The Elegance of the Hedgehog


I was lucky to get tickets to The hedgehog movie during French movie festival in Boston’s MFA this summer. The movie is very new and was not shown in the States before. I wanted to see it because the movie is based on the book The Elegance of the Hedgehog by Muriel Barbery. I read the book and I loved it. It is so special to me that I even participated in defending the book against harsh critics back in Oct 2010. I simply felt I had to do something after I read complete book’s review here http://www.complete-review.com/reviews/popfr/barbery.htm#ours. So I wrote:

“Hello,

I just read your review of the Elegance of the Hedgehog book by Muriel Barbery. I’m stunned – whoever wrote the review overlooked two important things that happened at the end of the book and kind of gave it the whole meaning.
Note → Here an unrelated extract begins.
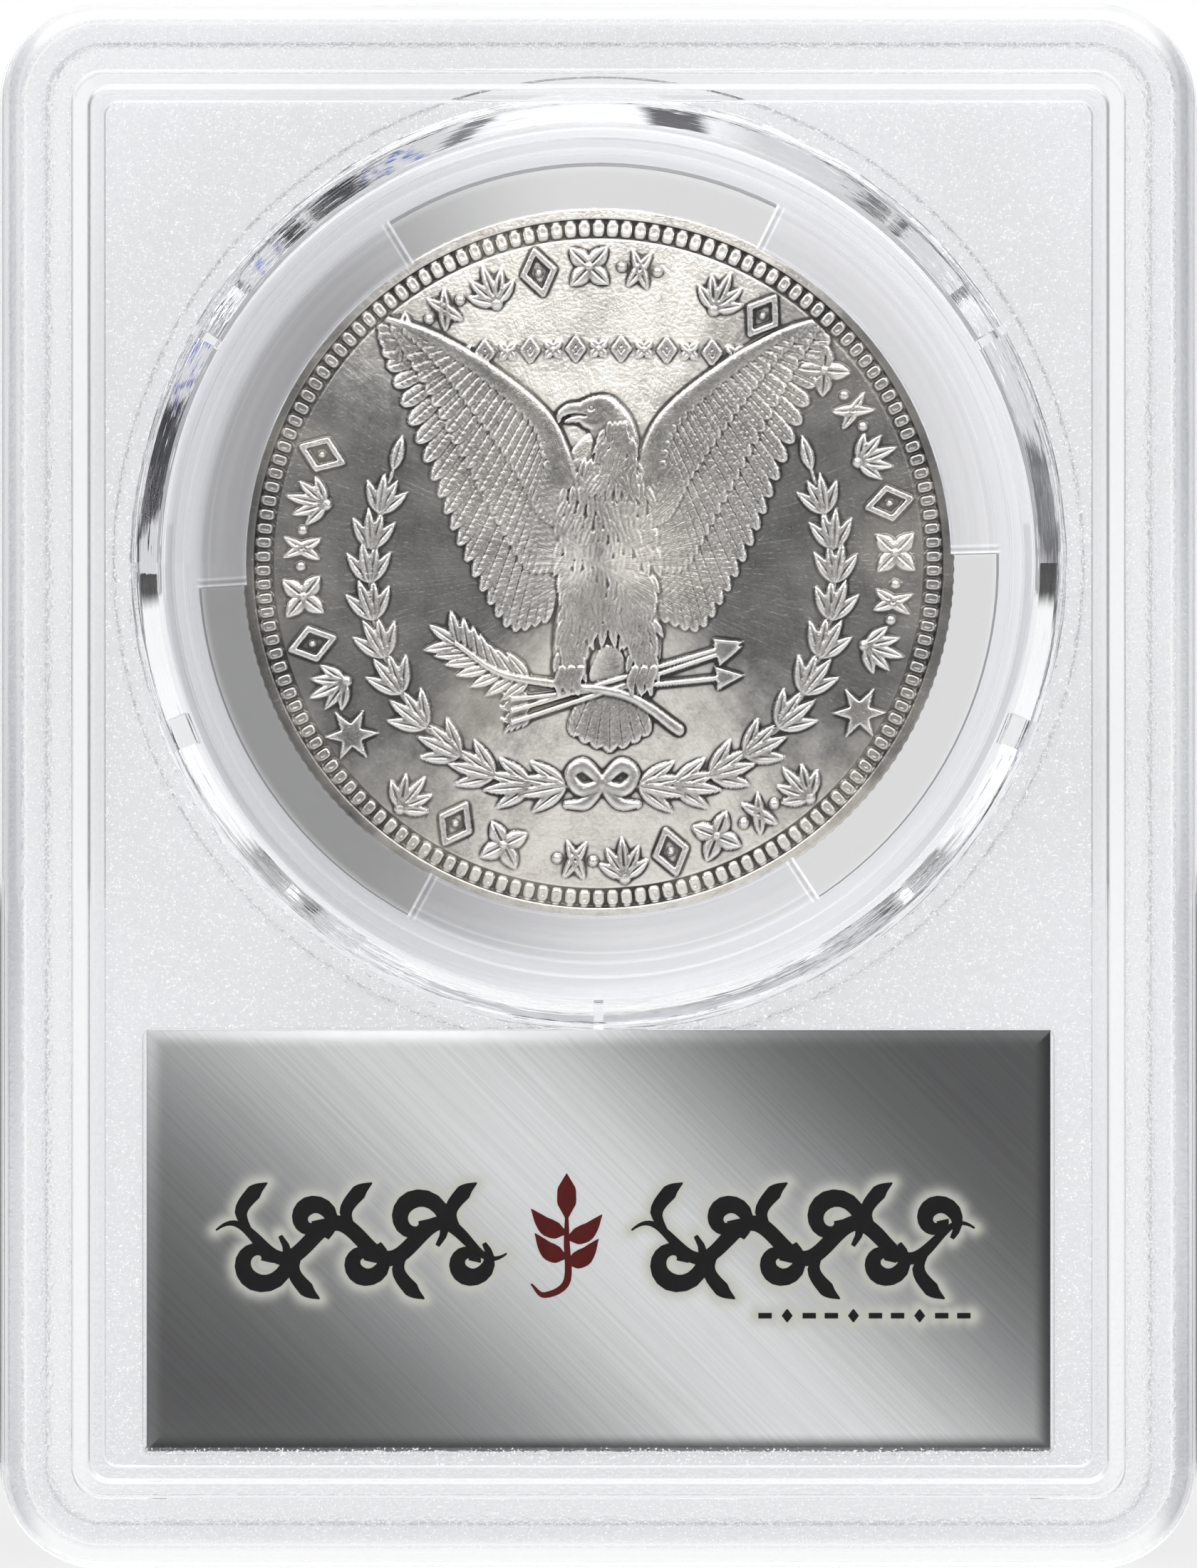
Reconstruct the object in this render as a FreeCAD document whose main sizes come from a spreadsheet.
"""Graded coin slab: two clear moulded shells welded round a gripped coin and a label insert.

The slab stands on its bottom edge with +Z up. Its reverse face looks along -Y, the obverse face
along +Y, and the origin is the middle of the bottom edge, on the parting plane.

Every body is drawn lying down, in a local frame centred on the coin: local X is the slab's width,
local Y its height, and local Z the distance out of the parting plane. A Placement stands it up.
"""

import FreeCAD, Part

import os

import Sketcher
from FreeCAD import Placement, Rotation, Vector

PARTS_FOLDER = "parts"
TOLERANCE = 1e-4

DIMENSIONS = {
    # Outline
    "slab_width": 64.0,
    "slab_height": 84.0,
    "corner_radius": 5.6,
    "coin_height": 53.8,
    # Levels above the parting plane
    "half_seam": 0.05,
    "cavity_level": 1.4,
    "panel_level": 3.1,
    "border_level": 3.3,
    "step_level": 3.62,
    "ridge_level": 4.0,
    "disc_level": 3.5,
    "window_level": 3.25,
    # Shell walls and edges
    "wall": 2.4,
    "shoulder_radius": 1.4,
    "seam_chamfer": 0.2,
    "edge_radius": 0.18,
    # Frame, as insets from the outline
    "ridge_inset": 3.9,
    "step_inset": 4.85,
    "panel_inset": 5.7,
    "nest_inset": 2.25,
    "nest_inner_inset": 3.75,
    "ridge_corner": 1.7,
    "step_corner": 1.1,
    "panel_corner": 0.7,
    # Coin chamber
    "disc_radius": 25.0,
    "disc_bevel": 0.35,
    "chamber_radius": 24.6,
    "chamber_wall": 1.4,
    "ceiling_radius": 23.55,
    "ceiling_level": 2.4,
    "rib_width": 0.5,
    "rib_angle": 30.0,
    "gate_width": 1.7,
    "gate_angle": 22.0,
    "rib_overlap": 0.25,
    # Coin ring
    "ring_radius": 23.3,
    "ring_bore": 21.4,
    "ring_half_height": 2.3,
    "ring_bevel": 0.55,
    "shelf_radius": 22.1,
    "shelf_half_height": 1.95,
    "prong_half_height": 1.7,
    "prong_arc": 62.0,
    "prong_overlap": 0.3,
    "ring_turn": 2.5,
    "lip_overhang": 0.2,
    "lip_slope": 0.15,
    "grip_gap": 0.02,
    # Coin
    "coin_radius": 19.05,
    "coin_half_thickness": 1.2,
    "coin_field_level": 0.95,
    "coin_rim_width": 0.7,
    "coin_edge_chamfer": 0.1,
    # Label insert
    "label_width": 48.3,
    "label_length": 22.5,
    "label_height": 17.6,
    "label_corner": 0.3,
    "card_thickness": 0.3,
    "foil_thickness": 0.14,
    "foil_bevel": 0.1,
    "label_play": 0.03,
    "pocket_gap": 0.2,
    "pocket_drop": 0.4,
    "pocket_corner": 0.5,
    "pocket_depth": 0.5,
    "window_margin": 0.25,
    "label_rib": 1.0,
    # Weld
    "weld_inset": 0.9,
    "weld_width": 0.6,
    "weld_groove": 0.15,
}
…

They are:

1. Paloma realized why she wanted to commit suicide: she didn’t want to be like her parents in their social class who are miserable and the most important that she couldn’t help them to be happy (her feeling of not being useful),

2. At the same time the death of Renee taught her and us, readers, that we do not have to die to find true value and beauty of our lives and the world around us, because Rene was doing it every day: appreciating little things and whatever we never thought was enough. We don’t have to die to learn to love life and people around us, even better – we can improve it by being kind to others.

I just want to mention that your review and rating (B. Had some appeal but annoyingly simplistic and reductive) seems simplistic to me.

Sincerely, Marina.”

“Dear Marina:

Thank you for your interest in the Complete Review, and for your comments.
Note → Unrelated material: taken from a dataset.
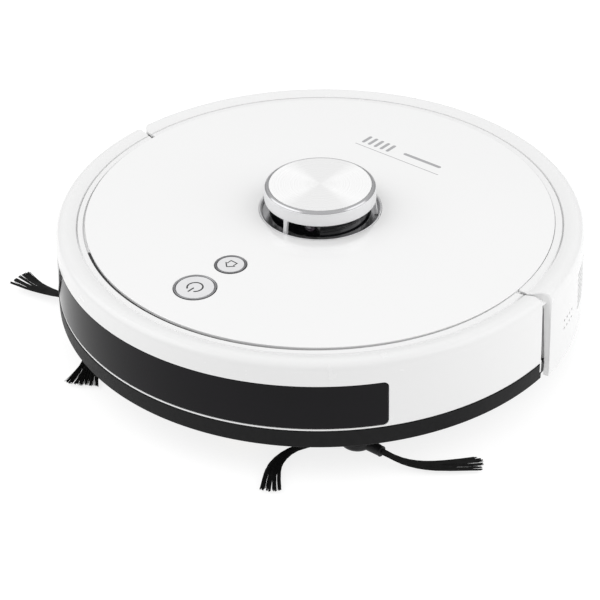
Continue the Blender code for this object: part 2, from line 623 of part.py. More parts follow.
# Each tuft lies as the floor has bent it; the pair turns inwards, so their curls are mirrored.
RIGHT_TUFTS = (
    ([(124.8, -95.6, 9.4), (138.0, -90.5, 5.4), (152.0, -80.5, 3.6), (171.0, -60.0, 2.4)], 12.0),
    ([(93.6, -109.0, 9.4), (81.6, -123.0, 6.0), (81.0, -139.0, 3.8), (92.0, -156.0, 2.4)], 12.0),
)
LEFT_TUFTS = (
    ([(-124.6, -99.4, 9.4), (-140.0, -102.6, 6.4), (-160.0, -103.6, 3.8), (-177.3, -102.4, 2.6)], 11.0),
    ([(-93.6, -109.2, 9.4), (-80.0, -126.0, 6.0), (-68.0, -143.0, 3.8), (-60.0, -157.0, 2.4)], 16.0),
)
RIGHT_TUFTS += ((turned(RIGHT_TUFTS[0][0], SIDE_HUB, 120.0), 12.0),)
LEFT_TUFTS += ((turned(LEFT_TUFTS[0][0], (-hx, hy), -120.0), 12.0),)
for tag, side, tufts in (("R", 1.0, RIGHT_TUFTS), ("L", -1.0, LEFT_TUFTS)):
    centre = (side * hx, hy)
    origin = (centre[0], centre[1], 10.0)
    hub = piece("side_hub_" + tag, lathe([(0.0, 5.4), (6.0, 5.4), (9.6, 7.0), (10.6, 9.0), (10.6, 12.2), (4.2, 12.2), (4.2, 24.0), (0.0, 24.0)], 16, at=centre), "hub", origin)
    for i, (path, wide) in enumerate(tufts):
        start = Vector(path[0]) - Vector((centre[0], centre[1], path[0][2]))
        out = math.degrees(math.atan2(start.y, start.x))
        reach = start.length - 1.3
        sleeve = disc(3.6, 8.0, reach, 10, r_top=2.9)
        sleeve.transform(Matrix.Translation((centre[0], centre[1], 9.1)) @ Matrix.Rotation(math.radians(out), 4, "Z") @ Matrix.Rotation(math.radians(90.0), 4, "Y"))
        add(hub, sleeve)
        piece("side_tuft_%s%d" % (tag, i + 1), tuft(path, wide), "bristle", origin)
    box = piece("side_motor_" + tag, disc(10.4, 20.2, 32.0, 16, centre), "frame")
    add(box, disc(9.0, 30.0, 46.0, 14, (centre[0] - side * 2.0, centre[1] + 3.0)))
    cut(box, disc(4.6, 10.0, 24.8, 12, centre))

# ---------------------------------------------------------------- battery, boards, contacts, sensors
piece("battery", block(-71.0, 71.0, -93.0, -31.0, 16.0, 40.0), "battery")
cover_plate = piece("battery_cover", block(-74.7, 74.7, -96.7, -27.3, UNDERSIDE_Z, 15.5), "chassis")
for x in (-66.0, 66.0):
    cut(cover_plate, disc(3.4, 10.0, 14.2, 12, (x, -33.0)))
piece("main_board", block(-66.0, 66.0, -96.0, -26.0, 44.0, 45.6), "board")
for x0, x1, y0, y1, h in ((-30.0, -12.0, -70.0, -52.0, 2.2), (6.0, 26.0, -84.0, -70.0, 3.0), (40.0, 58.0, -60.0, -36.0, 8.0), (-58.0, -44.0, -88.0, -74.0, 8.0)):
    add(made["main_board"], block(x0, x1, y0, y1, 45.0, 45.6 + h))
for tag, side in SIDES:
    piece("charge_contact_" + tag, mirrored(block(35.0, 57.0, -133.0, -125.0, 12.8, 13.9), side), "brass")
    piece("cliff_sensor_" + tag, mirrored(block(134.0, 142.0, -44.0, -26.0, 12.9, 13.9), side), "lens")


# ---------------------------------------------------------------- dust bin
def bin_outline(x0, x1, y0, r_back, n=10):
    a0, a1 = math.degrees(math.acos(x1 / r_back)), math.degrees(math.acos(x0 / r_back))
    return [(x0, y0)] + [(x1, y0)] + [tuple(polar(r_back, a0 + (a1 - a0) * i / n)[:2]) for i in range(n + 1)]


bx0, bx1 = BIN_X
dustbin = piece("dustbin", prism(bin_outline(bx0, bx1, BIN_Y0, 161.0), *BIN_Z), "bin", (-6.0, 160.0, 40.0))
cut(
    dustbin,
    prism(bin_outline(bx0 + 1.8, bx1 - 1.8, BIN_Y0 + 1.8, 159.2), BIN_Z[0] + 1.8, 70.0),
    block(-44.0, 44.0, 55.0, 70.0, 23.0, 40.0),
    block(60.0, 70.0, 74.0, 112.0, 26.0, 54.0),
)
piece("bin_lid", prism(bin_outline(bx0, bx1, BIN_Y0, 161.0), BIN_Z[1] + GAP, 62.2), "bin", (-6.0, 160.0, 40.0))
hepa = piece("bin_filter", block(64.8, 65.9, 74.6, 111.4, 26.6, 53.4), "filter", (-6.0, 160.0, 40.0))
for k in range(8):
    y = 77.0 + 4.6 * k
    add(hepa, block(60.4, 65.2, y - 0.7, y + 0.7, 28.0, 52.0))
panel = piece("bin_panel", bent_panel(BIN_PANEL_DEG[0], BIN_PANEL_DEG[1], *BIN_PANEL_Z, BIN_PANEL_CORNER, 2.6, 0.0, 12), "white", (-6.0, 160.0, 40.0))
cut(panel, block(-16.3, 16.3, 155.0, 172.0, 44.7, 57.3))
# Two lugs tie the panel to the bin's back wall.
for x in (-40.0, 30.0):
    y = math.sqrt(162.5 ** 2 - x ** 2)
    add(panel, block(x - 4.0, x + 4.0, math.sqrt(161.0 ** 2 - (abs(x) - 4.0) ** 2) + 0.35, y + 2.6, 30.0, 38.0))
piece("bin_latch", bent_panel(90.0 - 5.5, 90.0 + 5.5, 45.0, 57.0, 2.0, 2.4, 0.0, 4), "button", (0.0, 165.0, 51.0))

# ---------------------------------------------------------------- suction fan
fx, fy = FAN_XY
fan = piece("fan_housing", lathe([(0.0, 20.0), (25.0, 20.0), (25.0, 58.0), (0.0, 58.0)], 24, at=FAN_XY), "frame")
add(fan, block(fx + 8.0, 122.0, fy - 2.0, fy + 23.0, 22.0, 52.0))
cut(fan, disc(23.2, 22.0, 44.0, 24, FAN_XY), block(fx + 9.0, 134.0, fy - 0.4, fy + 21.4, 23.6, 50.4), block(70.0, fx, fy - 9.0, fy + 9.0, 26.0, 42.0))
blades = piece("fan_impeller", disc(FAN_R, 24.0, 26.0, 20, FAN_XY), "bin", (fx, fy, 34.0))
add(blades, disc(5.0, 25.0, 42.6, 10, FAN_XY))
for k in range(8):
    blade = block(4.0, FAN_R - 0.8, -0.6, 0.6, 25.4, 40.0)
    blade.transform(Matrix.Translation((fx, fy, 0.0)) @ Matrix.Rotation(math.radians(45.0 * k), 4, "Z"))
    add(blades, blade)
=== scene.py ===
"""Looks of the robot vacuum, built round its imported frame. The front is -Y, lengths below are millimetres, and meshes are scaled to metres as they are made."""

import json
import math
import random

import bmesh
import bpy
from mathutils import Matrix, Vector


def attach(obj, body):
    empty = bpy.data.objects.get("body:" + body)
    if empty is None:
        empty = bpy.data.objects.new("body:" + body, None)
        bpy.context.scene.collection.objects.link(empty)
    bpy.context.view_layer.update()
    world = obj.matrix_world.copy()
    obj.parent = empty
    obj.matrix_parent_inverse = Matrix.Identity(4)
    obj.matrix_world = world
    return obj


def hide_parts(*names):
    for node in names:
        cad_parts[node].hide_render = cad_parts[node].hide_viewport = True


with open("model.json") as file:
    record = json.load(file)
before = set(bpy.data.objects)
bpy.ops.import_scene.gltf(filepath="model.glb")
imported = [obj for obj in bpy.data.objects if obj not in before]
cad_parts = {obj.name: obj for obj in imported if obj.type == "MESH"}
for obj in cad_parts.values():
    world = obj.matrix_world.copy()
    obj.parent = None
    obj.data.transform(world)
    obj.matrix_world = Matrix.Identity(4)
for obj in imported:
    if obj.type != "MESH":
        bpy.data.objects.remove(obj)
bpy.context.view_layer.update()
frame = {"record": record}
BODY_OF = {n: b for b, ns in frame["record"]["behaviour"]["bodies"].items() for n in ns}

# ---------------------------------------------------------------- driving dimensions, as in the part
BODY_R, UNDERSIDE_Z, FLOOR_T = 166.9, 13.0, 2.5
PLATE_R, PLATE_Z, DECK_Z = 145.8, (76.0, 78.0), (73.5, 75.7)
LIP_R, LIP_Z, GROOVE_SHIFT = 146.2, 77.3, 1.5
BUMPER_END_DEG, SHELL_START_DEG, SHELL_TOP_DEG, SLOT_FOOT_DEG = 0.5, 3.7, 1.2, 1.3
STRIP_Z, WINDOW_HALF_DEG, WINDOW_Z, WINDOW_CORNER, SHELL_FOOT_Z = (24.0, 35.2), 52.7, (37.0, 65.0), 3.0, 19.5
LIDAR_XY, LIDAR_WELL_R, LIDAR_CAP_R, LIDAR_CAP_Z, LIDAR_TOP_Z = (0.0, 1.0), 38.4, 35.0, (85.3, 94.3), 95.0
LIDAR_POSTS_DEG = (-88.0, 32.0, 152.0)
POWER_XY, POWER_R, HOME_XY, HOME_R = (0.0, -113.0), 12.6, (0.0, -82.3), 9.5
WHEEL_YZ, WHEEL_R, PIVOT_YZ = (5.0, 34.0), 34.0, (-34.0, 24.0)
CASTER_XY, CASTER_R, CASTER_TRAIL = (0.0, -120.0), 13.0, 4.0
ROLLER_YZ, ROLLER_R, ROLLER_HALF = (30.0, 17.5), 16.5, 79.0
SIDE_HUB = (106.0, -95.0)
BIN_X, BIN_Y0, BIN_Z = (-78.0, 66.0), 62.0, (17.0, 60.0)
BIN_PANEL_DEG, BIN_PANEL_Z, BIN_PANEL_CORNER = (64.5, 118.5), (19.6, 63.0), 1.2
FAN_XY, FAN_R = (103.0, 84.0), 21.5
GAP = 0.3
ROUND = 192
SIDES = (("R", 1.0), ("L", -1.0))


# ---------------------------------------------------------------- mesh helpers
def polar(r, degrees, z=0.0, at=(0.0, 0.0)):
    a = math.radians(degrees)
    return Vector((at[0] + r * math.cos(a), at[1] + r * math.sin(a), z))


def outward(bm):
    bmesh.ops.recalc_face_normals(bm, faces=bm.faces[:])
    if bm.calc_volume(signed=True) < 0:
        bmesh.ops.reverse_faces(bm, faces=bm.faces[:])
    return bm


def fillet(outline, radius, n=3):
    """The closed outline with each corner rounded. A point may carry its own radius as a third number."""
    out = []
    count = len(outline)
    for i, point in enumerate(outline):
        p = Vector(point[:2])
        own = point[2] if len(point) > 2 else radius
        a, b = Vector(outline[i - 1][:2]), Vector(outline[(i + 1) % count][:2])
        if own <= 0.0 or p.x == 0.0:
            out.append((p.x, p.y))
            continue
        u, v = (a - p), (b - p)
        lu, lv = u.length, v.length
        u, v = u / lu, v / lv
        turn = math.pi - math.acos(max(-1.0, min(1.0, u.dot(v))))
        if turn < 0.06:
            out.append((p.x, p.y))
            continue
        d = min(own * math.tan(turn / 2), 0.46 * lu, 0.46 * lv)
        s, e = p + u * d, p + v * d
        for k in range(n + 1):
            t = k / n
            q = s * (1 - t) ** 2 + p * 2 * t * (1 - t) + e * t * t
            out.append((q.x, q.y))
    return out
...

I don’t know that Barbery conveyed those lessons very well: killing off Rene seems like far too easy a solution, and the character of Paloma was weakly written (of course her suicide-ambitions were all teenage melodrama — surely no one ever expected her to really kill herself). And Barbery’s obnoxious class-consciousness confuses the issue too: good and bad are painted far too black and white throughout the book, without any surprises (and finding ‘purity’ and nobleness in the exotic (the Japanese) also seems a terrible over-simplification).

Sincerely yours,

Michael Orthofer

Managing Editor, at the Complete Review and its Literary Saloon”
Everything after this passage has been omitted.